As I proudly stood there with my hands placed triumphantly on my hips admiring my handiwork, my wife audibly sighed with that “you know you didn’t really fix it” attitude that she tends to get whenever I work on something. I told her not to worry; this was just the first part of my repair job, I just like to enjoy small victories. I think I could actually hear her roll her eyes. As she left for work, I told her not to worry. I was sure all that needed to be done was for me to replace that whatchamacallit pipe, and the problem would be solved.

You’re going to find this hard to imagine, but my wife doesn’t always believe that I possess all of the masculine-type, mechanical skills that I should. In other words, I’m not her dad. He is not afraid to build or repair anything and everything in his house whether it be plumbing-related, electrical, furnace, etc. ... I cringe a little whenever I plug something into an outlet knowing full well that I’m about to be electrocuted.

But on this occasion, I really didn’t think this little pipe was going to be too tough to change. However, I always like to have a little positive reinforcement that I’m doing the right thing. So I took a photo of the leak, texted it to my brother-in-law just to get his advice on what he would do in this situation. He texted back that I should get a bigger bucket. I knew that I was on my own on this one.

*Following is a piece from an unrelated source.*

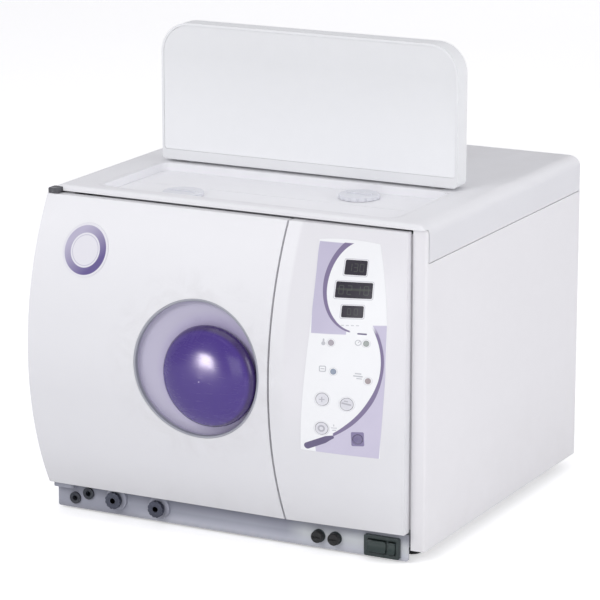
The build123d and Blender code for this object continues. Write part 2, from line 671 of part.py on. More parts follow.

After I turned the valvy-type thingamabob off and as I got my wrenches out and started tugging on the water line, my mind started thinking “What if these fittings are reverse-threaded?” All I could picture was cracking the pipe coming out of the wall or somehow busting the porcelain. My wife would come home from work and find me curled up in the fetal position, drenched in a mixture of sweat and toilet water, mindlessly murmuring, “I should have got a bigger bucket … I should have got a bigger bucket ...”

With this on my mind, I did what I usually do whenever a repair job like this comes up. I got my iPad out and called up YouTube. Honestly, you can type just about anything into that website, and there will be some goofball that has made a video on how to do it. This is how I fixed my washing machine; this is how I replaced the heating element on our clothes dryer; and now I can add to the list, that’s how I fixed the leaky thingy on the toilet.

With that anonymous guy on YouTube sitting on the toilet seat giving me that boost of confidence that I needed, I am proud to report after the pipe replacement and several test flushes, everything seems to be right with the world once again. My bathroom floor is dry as a bone.

Well, at least it was dry as a bone. I really need to work on my aim.